THE DARK WEB

Many people first heard about the dark web following the arrest of Ross Ulbricht, founder of the dark website The Silk Road in 2015. Ulbricht received a thirty-year prison sentence as the master mind of a drug operation that used bit coins to purchase drugs on the Internet. Ulbricht’s empire topped $1 billion a year and used the free software known as Tor to mask his identity and drug transactions. Tor is an acronym for a software project named The Onion Router, developed by the United States Research Laboratory and a research team of computer scientists with the goal of preventing Internet monitoring of sensitive government communications.

 

Tor is only one of several software programs that allow users to operate anonymously outside the World Wide Web in the dark web, an area of cyberspace not indexed by search engines like Google.
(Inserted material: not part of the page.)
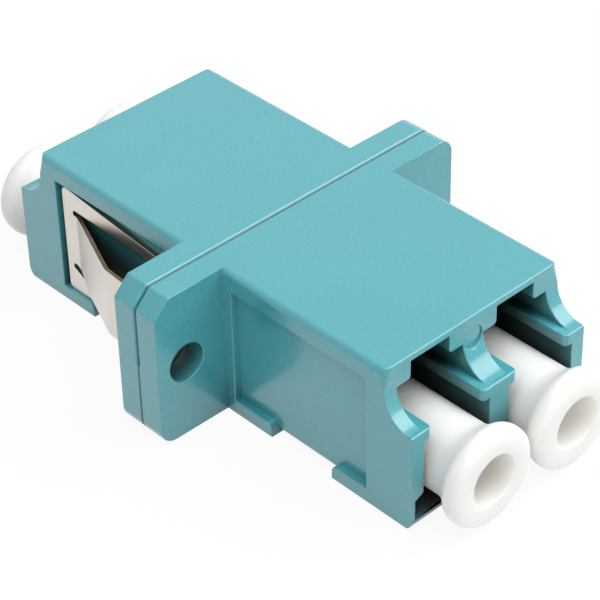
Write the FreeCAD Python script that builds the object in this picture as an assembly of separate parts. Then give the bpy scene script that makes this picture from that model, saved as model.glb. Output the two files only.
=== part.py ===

Freenet is a popular P2P platform that allows for anonymous file sharing in the dark web. Freenet was developed by Ian Clarke as part of a student project when he was a student at the University of Edinburgh in 1999.

 

The dark web has become a rallying cry for cyberlibertarians and free speech on the Internet advocates.  However, the anonymity afforded in the dark web has become a starting point for file sharing and music piracy, but also for criminal enterprises like the Silk Road. However, government and corporations are also beginning to take advantage of the privacy of the dark web. In time, the dark web will become as mainstream as the world wide web.